The Cincinnati Reds have done enough in April to make this feel real. They certainly don’t need to apologize for a red-hot start, and we don’t need to pretend Cincinnati backing up last year’s growth with a cleaner, sharper opening month is a small thing.
But there’s also a difference between a good start and a proven one. And the NL Central is getting crowded enough that the Reds are about to find out which side of that line they are actually on.
That’s the tricky part of where Cincinnati sits right now. The Reds have looked like one of the more interesting early stories in baseball, but the division around them has refused to cooperate. The Chicago Cubs are hot. The St. Louis Cardinals are acting awfully feisty for a rebuilding team and still hanging around. The Pittsburgh Pirates have been better than anyone outside the Steel City probably wanted to admit. Even the Milwaukee Brewers, sitting at the bottom of the group, entered this stretch with a winning record.
Every NL Central team was above .500 heading into the April 24 weekend, making it the only division in baseball with five winning teams at that point.
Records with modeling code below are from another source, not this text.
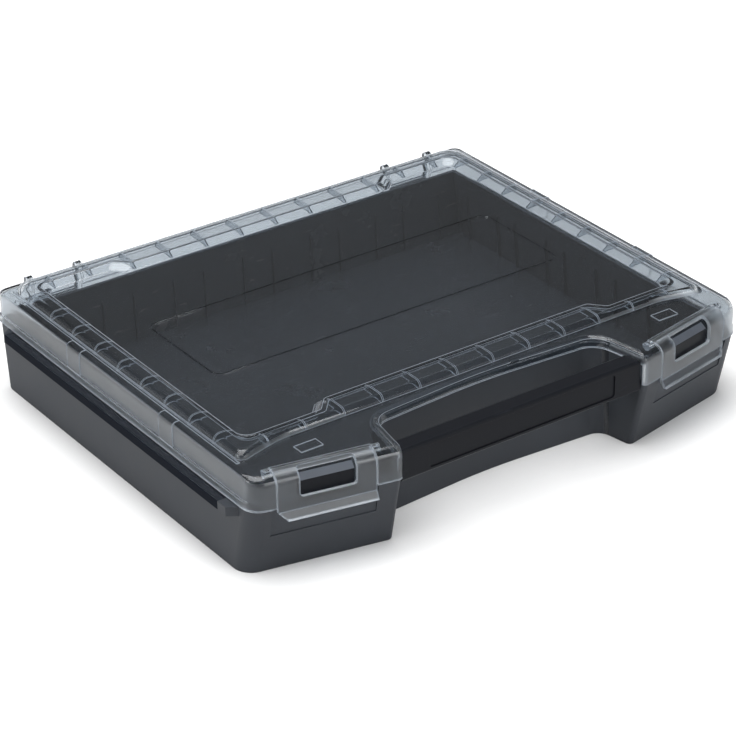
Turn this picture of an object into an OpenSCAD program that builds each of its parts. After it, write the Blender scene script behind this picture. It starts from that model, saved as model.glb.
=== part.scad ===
// Flat carrying case for saw blades: a dark tray, a clear hinged lid with a ribbed
// raised band, two clear latches on slanted front towers and a handle bar between them.
// Millimetres. +X runs along the front, +Y to the hinges, +Z up; the case stands on z = 0.

/* [Case] */
// Overall width, over the side runners
case_w = 378; // [360:1:400]
// Overall depth, from the front tips to the back of the hinge ears
case_d = 316; // [296:1:340]
// Overall height, to the crest of the lid's band
case_h = 72; // [69:1:84]

/* [Walls] */
// Thickness of the clear lid
lid_wall = 2; // [1.6:0.1:2.4]
// Thickness of the tray's walls at the rim
tray_wall = 2.4; // [2:0.1:3]
// How far the tray's rim reaches up inside the lid's tall walls
rim_rise = 3.8; // [3.2:0.1:5]
// Thickness of the tray's floor
tray_floor = 2.6; // [2:0.1:4]
// How far the front towers lean in from the rim to the floor
front_lean = 10.6; // [6:0.1:12]
// How far the rear wall leans in from the rim to the floor
rear_lean = 4.9; // [3:0.1:9]
// How far the hand recess's back wall leans out from the rim to the floor
recess_lean = 4.8; // [2:0.1:6]

/* [Towers and hand recess] */
// Width of each front tower, from the side wall to the hand recess
tower_w = 91.9; // [87:0.1:97]
// Depth of the hand recess at its two inner corners
recess_d = 40; // [36:1:44]
// How much further back the recess's wall bows in the middle
recess_bow = 5.5; // [3:0.1:8]
// How much each recess side closes in towards the back
recess_side_in = 7; // [4:0.1:9]
// How far the outer end of each tower's face stands behind its front tip
rake_d = 18.8; // [15:0.1:22]

/* [Lid] */
// Height of the lid's wall on the towers, at the sides and at the back
lid_wall_h = 21; // [19:0.5:23]
// Height of the lid's short wall at the hand recess
lid_short_h = 7.3; // [6.5:0.1:8]
// Height of the flange along the lid's side walls
flange_h = 4.6; // [3:0.1:6.5]
// How far the flange stands out from the lid's wall
flange_out = 0.9; // [0.8:0.1:1.4]
// Radius of the rolled top edge of the towers
roll_r = 7; // [6:0.1:8]
// Radius of the other top edges of the lid
edge_r = 2.6; // [2.2:0.1:3]
// Radius of the upright front corners
front_corner_r = 12; // [11:0.5:16]
// Radius of the upright rear corners
rear_corner_r = 6; // [4:0.5:9]
// Raised part of the lid around the gate: width
panel_w = 263; // [240:1:280]
// Raised part of the lid around the gate: depth
panel_d = 80; // [60:1:100]
// Distance of the panel's middle in front of the window's middle
panel_y = 2; // [-6:1:10]
// Depth of the panel's outline
panel_cut = 0.5; // [0.3:0.1:0.8]

/* [Raised band of the lid] */
// Height of the band over the window
band_h = 4.4; // [3:0.1:5]
// Width of the side bands
band_side_w = 16; // [14:0.5:20]
// Width of the rear band next to the corners
band_rear_w = 16.3; // [14:0.1:18]
// Width of the front band next to the corners
band_front_w = 12; // [11:0.5:14]
// How much wider the rear band is in the middle
band_rear_more = 8; // [5:0.5:10]
// How much wider the front band is in the middle
band_front_more = 10; // [6:0.5:12]
// Length of the wider middle stretches
band_wide_l = 206; // [190:1:226]
// Width of the outer shoulder of the band
shoulder_out = 5; // [4:0.1:6]
// Width of the inner shoulder of the band
shoulder_in = 4; // [3:0.1:5]
// Spacing of the ribs under the side bands
band_rib_pitch = 26.6; // [22:0.1:34]
// Spacing of the ribs under the front and rear bands
cross_rib_pitch = 27.4; // [22:0.1:34]
// Distance of one pair of side ribs behind the middle of the case
band_rib_y = 20; // [8:0.5:30]
// Thickness of the ribs under the band
band_rib_t = 1; // [0.8:0.1:1.4]
// Distance from the lid's side faces to the foot of the band
band_margin = 7.8; // [6:0.1:9]
// Distance from the lid's rear face to the foot of the band
band_back = 5.2; // [4:0.1:7]
// Gap between the recess corners and the front foot of the band
band_front_gap = 9.5; // [8:0.5:12]
// Width of the trough between the side edge and the band
trough_w = 2; // [1:0.1:2.4]
// Depth of the trough
trough_cut = 0.8; // [0.5:0.1:1]

/* [Latches] */
// Distance from a front tip to the near edge of its latch, along the tower's face
latch_start = 17; // [15:0.1:18]
// Width of a latch
latch_w = 61; // [58:0.5:62]
// Distance from the near edge of a latch to its window
window_start = 12; // [11:0.1:14]
// Width of the latch window
window_w = 35.4; // [30:0.2:36]
// Height of the latch's solid bar under the window
latch_bar_h = 7.5; // [6:0.1:8]
// How far the flared lip reaches below the bar
lip_h = 4.6; // [3:0.1:6]
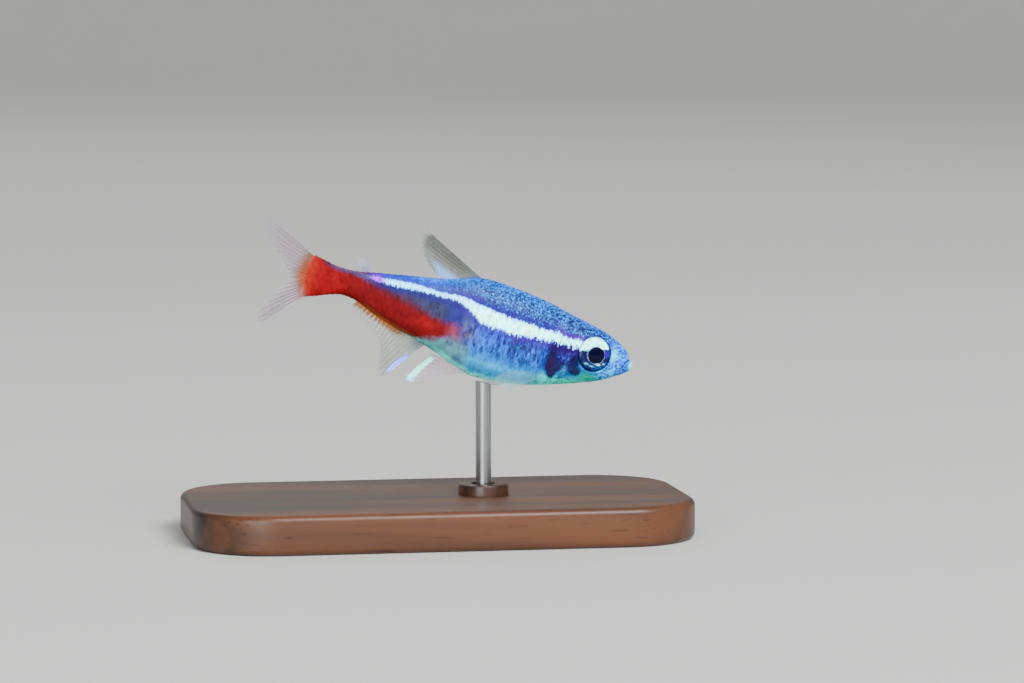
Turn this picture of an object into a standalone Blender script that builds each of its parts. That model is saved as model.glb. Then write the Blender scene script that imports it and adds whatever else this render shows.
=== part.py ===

Reds' hot April is about to face a brutal NL Central reality check
The start is impressive. But it’s also not safe. It’s the reality of playing in a division that suddenly looks like it got tired of being mocked. In some years, a start like the Reds are enjoying buys a team breathing room. In this version of the NL Central, it buys Cincinnati a slightly better view of the traffic jam. And that is where the Reds’ schedule starts to feel like the real warning label.
Cincinnati has only played one division rival so far, and that series didn’t exactly strengthen the argument that the Reds are already built to separate. They opened the season against the Pirates at Great American Ball Park, won the first game, then dropped the next two. Nobody should overreact to one early series, especially in March with Paul Skenes on the mound for Game 1. But fans also shouldn’t ignore it completely. In a division this tight, those are the games that start mattering more and more later in the season.
May is where the Reds stop getting to admire their start from a safe distance. They get the Pirates again from May 1-3, this time at PNC Park. Then they roll straight into a four-game road series at Wrigley Field against the Cubs from May 4-7. Later in the month, the Cardinals come to Cincinnati for three games from May 22-24.
The encouraging part is that Cincinnati’s road form has already become one of the better stories of its start. The Reds are 10-3 away from home, and they will need that version of themselves to travel well against two division rivals right out of the gate. That’s ten games against three NL Central opponents in one month, and it arrives at exactly the point when we usually start learning whether an April story has legs or was just a fun spring fling.
The Reds have put themselves in position. They’ve banked wins, created belief, and made the NL Central race feel like something Cincinnati fans should actually lean into instead of cautiously peeking at from behind the couch. But the division isn’t going to hand them validation.
If the Reds are truly ready to be more than the fun early-season team, this is where they start proving it.